6. Conclusions and Future Work

CP’s profit can be improved significantly by handling the QoS requirements of clients effectively. Because cloud services are prone to a range of failures, fault tolerance issues must be considered while developing new strategies to address all cloud market needs. In order to reduce resource waste while accommodating CR failure and increasing CSP profit, these strategies must strike a compromise between competing objectives.

We proposed a new scheme that keep the services provided by the CP performing regardless of faults. In our scheme, the optimal number of CRs dedicated to replacing failed CRs is extracted. Newtown method is adopted for specifying the optimal size of replication pool. The proposed model moves the request into new CR for the pool of CRs if a machine fails to perform the task. This action minimizes the waiting time for clients and reduce the total migration time significantly. Current strategies for establishing fault tolerance in the cloud market do not take into account computing the appropriate size of CRs allocated to handle any partial failure in the market.
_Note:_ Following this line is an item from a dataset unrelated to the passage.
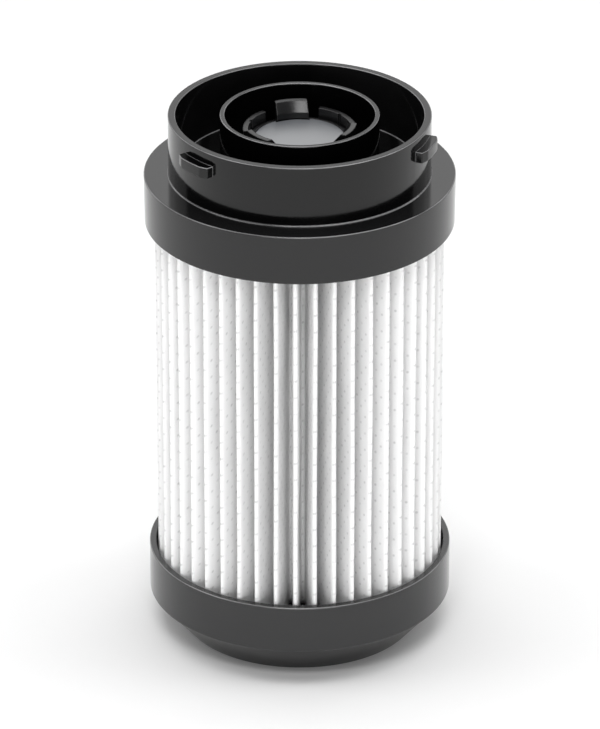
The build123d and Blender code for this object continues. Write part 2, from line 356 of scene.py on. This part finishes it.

When the replication of failed CRs is used by the FS instead of the IS, the profit of the CP is greatly enhanced and the waiting time for clients is reduced. In the future, we plan to compute the time complexity of the proposed approach and compare it to alternative fault-tolerant schemes in terms of additional performance metrics such as request blocking probability. Furthermore, we will evaluate our technique with a verification tool to test its resilience against various faults and show that it optimizes CP profit under various conditions.